Pinch analysis approach to optimal planning of biochar-based carbon management networks

Abstract

Biochar offers a potentially scalable option for achieving negative carbon emissions. The photosynthetic fixation of atmospheric carbon into biomass, followed by carbonization of plant biomass into stable biochar which is then added to soil, results in a reversal of the normal flow of carbon from man-made systems. In addition, these systems can provide economic benefits, such as enhancement of soil quality for agriculture, or co-production of valuable goods (e.g., energy and chemicals) along with biochar. However, the amount of biochar that can be added to agricultural land without causing adverse effects is limited by impurities such as salts, heavy metals and dioxins, which can cause a decline in soil quality. Thus, allocation of biochar from different sources (i.e., pyrolysis plants) to different sinks (i.e., farms or plantations) can be framed as a source-sink optimizations problem.
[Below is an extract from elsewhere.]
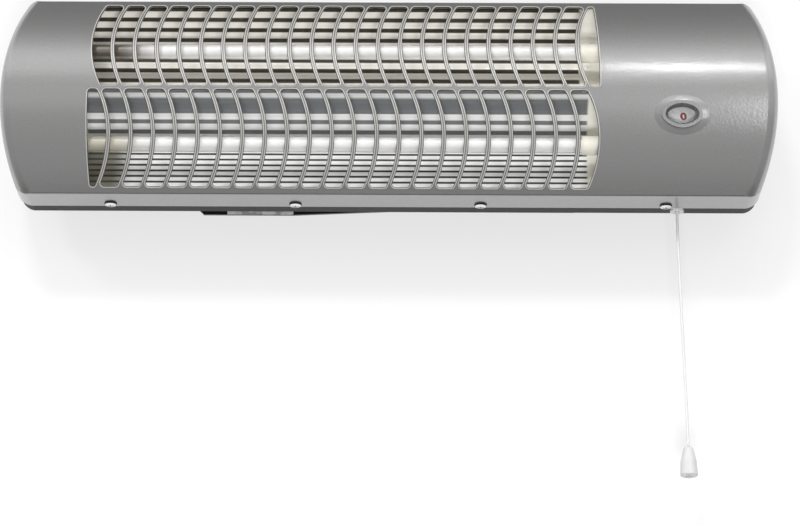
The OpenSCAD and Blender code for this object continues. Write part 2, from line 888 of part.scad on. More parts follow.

In process integration literature, such problems have been solved via mathematical programming, pinch analysis or allied techniques such as process graphs. In this work, a pinch analysis approach for planning biochar-based carbon management networks is proposed. This methodology provides an alternative or complementary approach that facilitates decision-making and interpretation through visually oriented graphical displays. A case study is solved to illustrate how system-wide carbon sequestration can be maximized, while still satisfying soil impurity limits.